Tim Tompkins: If people are coming to your store, kind of in spite of the environment around it, then that’s a problem.

He says it used to be locals and tourists alike, were putting their heads down and just trying to get through.

Tompkins: In the long term, it was something that was not good for the office buildings, because the people who worked here in this neighborhood hated it. Ninety-six percent said they had walked at one point or another in the bed of the street, because it was so crowded just getting around Times Square.

Tompkins is doing a comprehensive survey of the effect of the street closure, but he says it’s trending positive. He’s seeing more visits to his information booth and more ATM withdrawals in the heart of Times Square.

That’s consistent with what some urban planners, like Danish architect Camilla van Deurs, say they’ve seen around the globe. She says studies show creating pedestrian areas increase revenues for retailers.
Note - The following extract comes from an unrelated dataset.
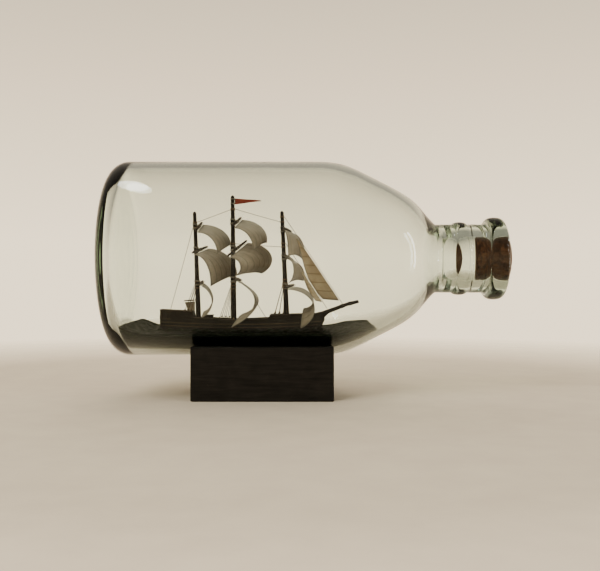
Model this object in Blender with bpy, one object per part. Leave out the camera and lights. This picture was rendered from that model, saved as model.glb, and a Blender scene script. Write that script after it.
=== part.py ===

Camilla van Deurs: What happened earlier was people may have come in a taxi gone to a Broadway show, and then they jump right into the cab and disappear again. And you don’t have that spin-off for the whole neighborhood of these giant volumes of people coming through there.

Not everyone sees it that way. But Tim Tompkins says driving is no longer driving the discussion.

Tompkins: The debate became about these chairs and whether people liked or didn’t like the chairs, which to me really was this debate about what are our expectations for this public space?

Mayor Bloomberg decides whether to make the plazas permanent early next year.

In New York, I’m Andrea Bernstein for Marketplace.